== AVAILABLE DATA ==
-------

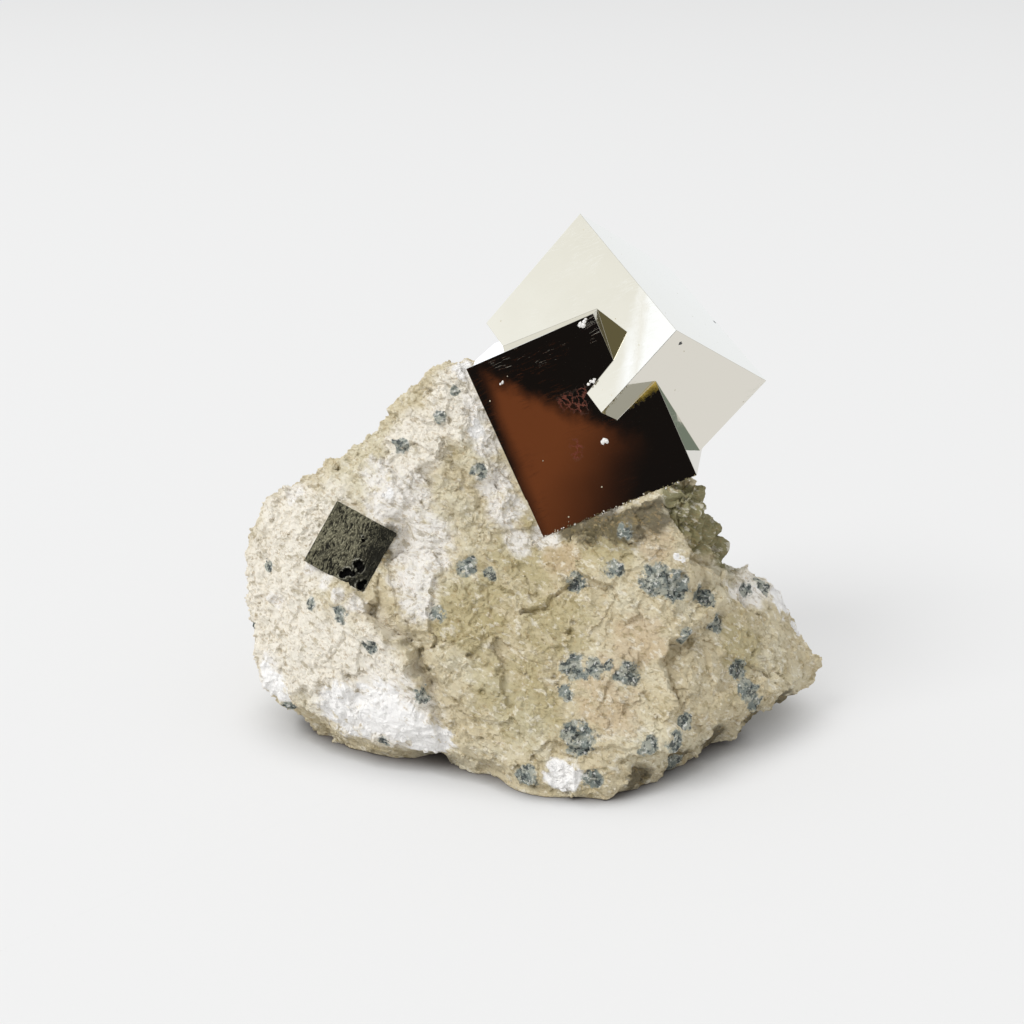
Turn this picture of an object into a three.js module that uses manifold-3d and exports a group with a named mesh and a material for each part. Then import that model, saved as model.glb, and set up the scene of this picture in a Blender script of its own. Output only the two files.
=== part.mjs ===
// A pyrite specimen: two intergrown pyrite crystals and one small cube in a block of pale marl.
// Millimetres, +Z up. The viewer's side is -Y, and the block rests on a flat underside at Z = 0.
import * as THREE from 'three';
import { ConvexGeometry } from 'three/addons/geometries/ConvexGeometry.js';
import { ImprovedNoise } from 'three/addons/math/ImprovedNoise.js';
import { mergeVertices } from 'three/addons/utils/BufferGeometryUtils.js';
import Module from 'manifold-3d';

const wasm = await Module();
wasm.setup();

const deg = THREE.MathUtils.degToRad;
const vec = (x, y, z) => new THREE.Vector3(x, y, z);

// Clear gap between a crystal and the stone that holds it.
const CLEARANCE = 0.3;

// Dark cube: the lower crystal. Its corner is the lower left one of its front face.
const DARK = {
  corner: vec(3.95, -4.07, 27.3),
  turn: new THREE.Euler(deg(-9.9), deg(-24.2), deg(-9.45)),
  width: 21.4,
  depth: 22,
  height: 23.8,
  upperWidth: 17.6,
  stepHeight: 14.6,
};

// Pale crystal: the upper one, lying across the dark cube. Its corner is its topmost one.
const PALE = {
  corner: vec(8.85, 12.65, 66),
  turn: new THREE.Euler(deg(4.6), deg(39.6), deg(-54.5)),
  length: 24.8,
  width: 21.2,
  deepHeight: 19.3,
  shallowHeight: 13.9,
  seam: 14,
};

// Small cube, set almost flush in the left shoulder. Its corner is the lower left front one.
const SMALL = {
  corner: vec(-26.5, -7, 25.3),
  turn: new THREE.Euler(deg(-23.8), deg(28.8), deg(-5.7)),
  edge: 8.7,
};

// The stone is a union of convex chunks, one for each bulge or shoulder of the broken block.
// All of them contain the heart, so the stone's surface is one radius in each direction from it.
const HEART = vec(1, 1, 17);
const UNDER = -1.5;
const CHUNKS = {
  body: [
    [-27, -7, UNDER], [-13, -13, UNDER], [11, -22, UNDER], [19, -16, UNDER], [23, 0, UNDER],
    [17, 20, UNDER], [-4, 24, UNDER], [-23, 17, UNDER], [-30, 4, UNDER],
    [-36.5, 2, 19], [-35, -3, 11], [-33, -6, 6], [-35.6, 3, 25], [-33.4, 4, 30.4],
    [-27.5, 3, 34.4], [-20.5, 3, 38.6], [-29, -7, 21], [-20, -12, 21], [-12, -14, 19],
    [-30, -9, 5], [-21, -13.6, 7], [-13, -16.5, 8], [-4, -14.5, 18], [4, -15.5, 16.5],
    [14, -16.5, 16], [12, -24.6, 2.6], [0, -19.5, 2], [18, -4, 27],
    [-30, 12, 15], [-22, 20, 20], [-6, 26, 24], [12, 26, 22], [22, 18, 18],
  ],
  peak: [
    [-9.5, 3, 49.2], [-5.5, 3, 49], [-15, 3, 42.2], [-7, -3, 41], [3.6, -4.4, 27.2],
    [-1, 10, 46], [3, 19, 40], [-10, 16, 40], [-18, -6, 30], [-20, 3, 38],
    [8, 6, 10], [-12, 10, 12], [18, 14, 28],
  ],
  back: [
    [-13, 15, 36], [-8, 21, 37.6], [3, 24, 36.4], [13, 23.5, 31], [22, 18, 24], [24, 9, 27],
    [-20, 17, 29], [-26, 14, 16], [-14, 25, 20], [2, 28, 24], [4, 28, 9], [-16, 23, 6],
    [16, 25, 18], [20, 20, 4], [6, -4, 20], [-12, -4, 20], [0, 0, 4],
  ],
  ridge: [
    [17, -8.4, 34], [22, -9, 29], [23, -10.5, 24], [23.6, 4, 33], [26.4, 4, 28.4], [29.4, 4, 23],
    [4, -5.2, 27], [18, -17, 16], [4, -14, 17], [-2, 6, 12], [6, 14, 28], [23, -6.4, 35.2],
  ],
  shelf: [
    [30, 3, 21], [35, 3, 19.4], [37.8, 3, 16.4], [40, 1, 12.6], [42.4, 0, 6.8], [41, 5, 7],
    [41, -1, 4.4], [36, -3, 2.6], [28, -10, 0.6], [22.5, -15.5, -0.6], [34, -9, 8.4], [26, -16, 7],
    [21.5, -20.5, 9.6], [22, -15, 18], [15, -22, 0],
    [28, -9, 19.6], [12, -23.4, 5], [8, -18, 12], [32, 12, 16], [34, 13, 6], [25, 19, 15], [25, 19, 3],
    [-2, 0, 8], [-2, 4, 24],
  ],
};
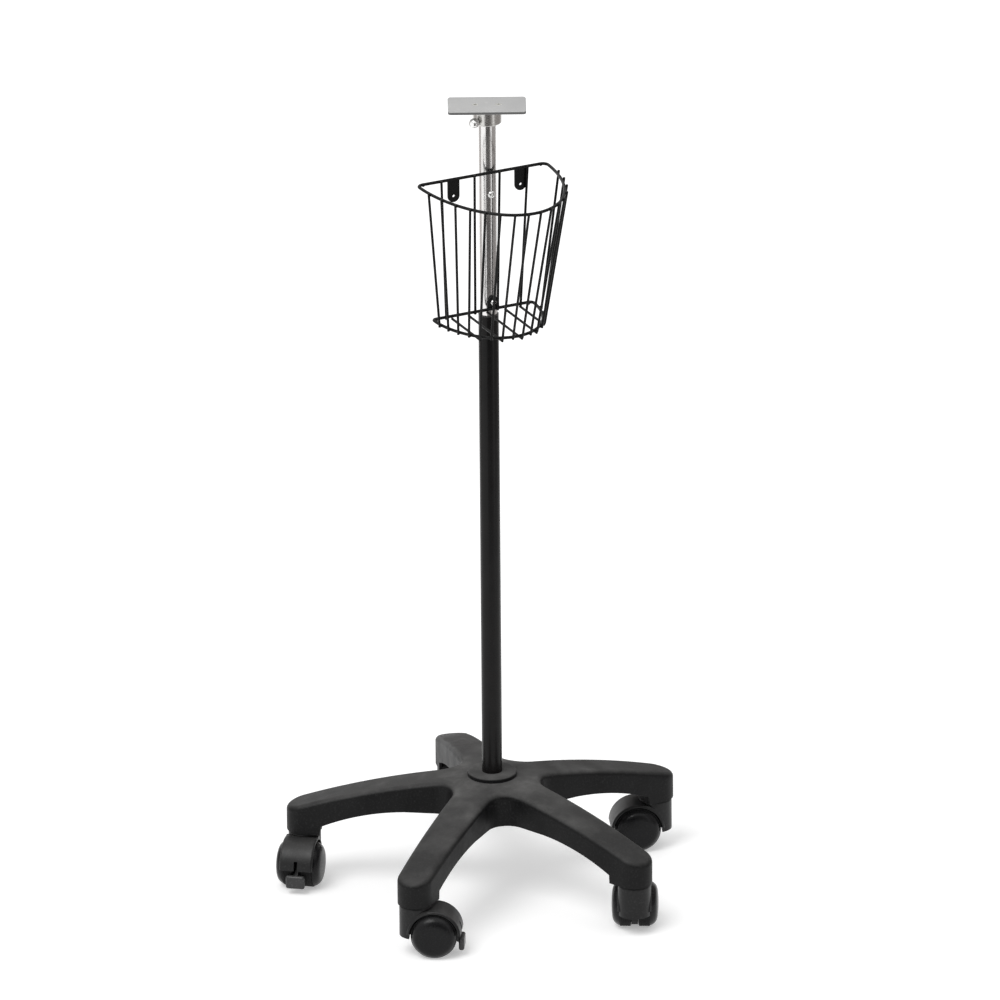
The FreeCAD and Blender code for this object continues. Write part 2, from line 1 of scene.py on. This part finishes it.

-------

== PROBLEM DETAILS ==
Quote each line of the data above exactly as written.

== TASK ANSWER ==
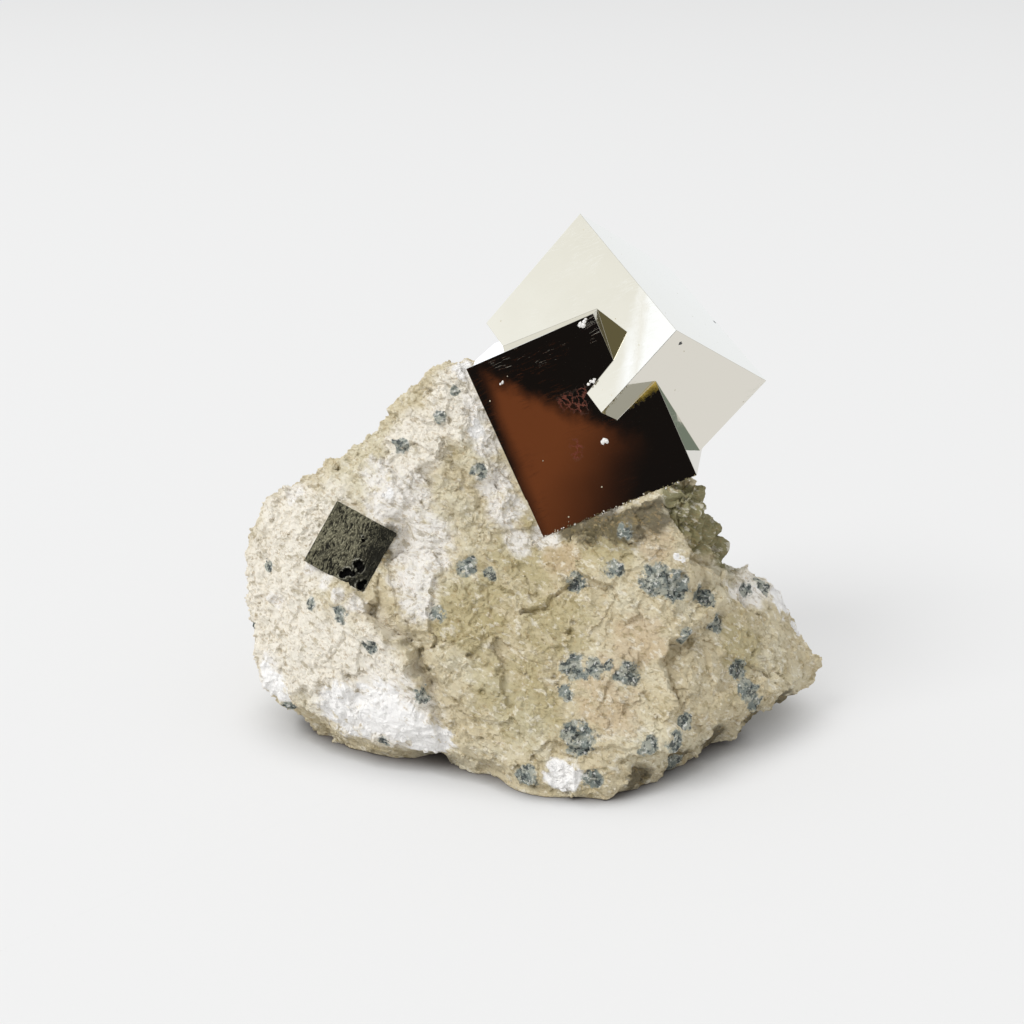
Turn this picture of an object into a three.js module that uses manifold-3d and exports a group with a named mesh and a material for each part. Then import that model, saved as model.glb, and set up the scene of this picture in a Blender script of its own. Output only the two files.
=== part.mjs ===
// A pyrite specimen: two intergrown pyrite crystals and one small cube in a block of pale marl.
// Millimetres, +Z up. The viewer's side is -Y, and the block rests on a flat underside at Z = 0.
import * as THREE from 'three';
import { ConvexGeometry } from 'three/addons/geometries/ConvexGeometry.js';
import { ImprovedNoise } from 'three/addons/math/ImprovedNoise.js';
import { mergeVertices } from 'three/addons/utils/BufferGeometryUtils.js';
import Module from 'manifold-3d';

const wasm = await Module();
wasm.setup();

const deg = THREE.MathUtils.degToRad;
const vec = (x, y, z) => new THREE.Vector3(x, y, z);

// Clear gap between a crystal and the stone that holds it.
const CLEARANCE = 0.3;

// Dark cube: the lower crystal. Its corner is the lower left one of its front face.
const DARK = {
  corner: vec(3.95, -4.07, 27.3),
  turn: new THREE.Euler(deg(-9.9), deg(-24.2), deg(-9.45)),
  width: 21.4,
  depth: 22,
  height: 23.8,
  upperWidth: 17.6,
  stepHeight: 14.6,
};

// Pale crystal: the upper one, lying across the dark cube. Its corner is its topmost one.
const PALE = {
  corner: vec(8.85, 12.65, 66),
  turn: new THREE.Euler(deg(4.6), deg(39.6), deg(-54.5)),
  length: 24.8,
  width: 21.2,
  deepHeight: 19.3,
  shallowHeight: 13.9,
  seam: 14,
};

// Small cube, set almost flush in the left shoulder. Its corner is the lower left front one.
const SMALL = {
  corner: vec(-26.5, -7, 25.3),
  turn: new THREE.Euler(deg(-23.8), deg(28.8), deg(-5.7)),
  edge: 8.7,
};

// The stone is a union of convex chunks, one for each bulge or shoulder of the broken block.
// All of them contain the heart, so the stone's surface is one radius in each direction from it.
const HEART = vec(1, 1, 17);
const UNDER = -1.5;
const CHUNKS = {
  body: [
    [-27, -7, UNDER], [-13, -13, UNDER], [11, -22, UNDER], [19, -16, UNDER], [23, 0, UNDER],
    [17, 20, UNDER], [-4, 24, UNDER], [-23, 17, UNDER], [-30, 4, UNDER],
    [-36.5, 2, 19], [-35, -3, 11], [-33, -6, 6], [-35.6, 3, 25], [-33.4, 4, 30.4],
    [-27.5, 3, 34.4], [-20.5, 3, 38.6], [-29, -7, 21], [-20, -12, 21], [-12, -14, 19],
    [-30, -9, 5], [-21, -13.6, 7], [-13, -16.5, 8], [-4, -14.5, 18], [4, -15.5, 16.5],
    [14, -16.5, 16], [12, -24.6, 2.6], [0, -19.5, 2], [18, -4, 27],
    [-30, 12, 15], [-22, 20, 20], [-6, 26, 24], [12, 26, 22], [22, 18, 18],
  ],
  peak: [
    [-9.5, 3, 49.2], [-5.5, 3, 49], [-15, 3, 42.2], [-7, -3, 41], [3.6, -4.4, 27.2],
    [-1, 10, 46], [3, 19, 40], [-10, 16, 40], [-18, -6, 30], [-20, 3, 38],
    [8, 6, 10], [-12, 10, 12], [18, 14, 28],
  ],
  back: [
    [-13, 15, 36], [-8, 21, 37.6], [3, 24, 36.4], [13, 23.5, 31], [22, 18, 24], [24, 9, 27],
    [-20, 17, 29], [-26, 14, 16], [-14, 25, 20], [2, 28, 24], [4, 28, 9], [-16, 23, 6],
    [16, 25, 18], [20, 20, 4], [6, -4, 20], [-12, -4, 20], [0, 0, 4],
  ],
  ridge: [
    [17, -8.4, 34], [22, -9, 29], [23, -10.5, 24], [23.6, 4, 33], [26.4, 4, 28.4], [29.4, 4, 23],
    [4, -5.2, 27], [18, -17, 16], [4, -14, 17], [-2, 6, 12], [6, 14, 28], [23, -6.4, 35.2],
  ],
  shelf: [
    [30, 3, 21], [35, 3, 19.4], [37.8, 3, 16.4], [40, 1, 12.6], [42.4, 0, 6.8], [41, 5, 7],
    [41, -1, 4.4], [36, -3, 2.6], [28, -10, 0.6], [22.5, -15.5, -0.6], [34, -9, 8.4], [26, -16, 7],
    [21.5, -20.5, 9.6], [22, -15, 18], [15, -22, 0],
    [28, -9, 19.6], [12, -23.4, 5], [8, -18, 12], [32, 12, 16], [34, 13, 6], [25, 19, 15], [25, 19, 3],
    [-2, 0, 8], [-2, 4, 24],
  ],
};
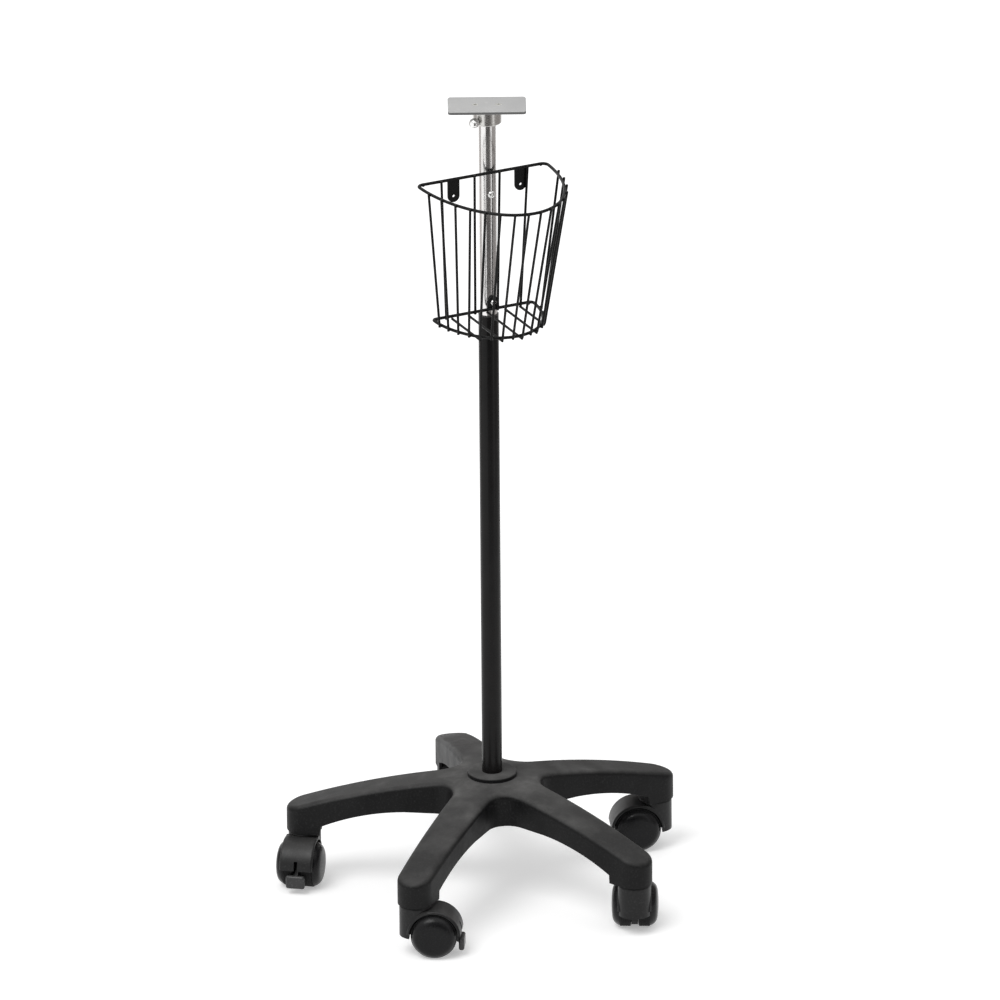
The FreeCAD and Blender code for this object continues. Write part 2, from line 1 of scene.py on. This part finishes it.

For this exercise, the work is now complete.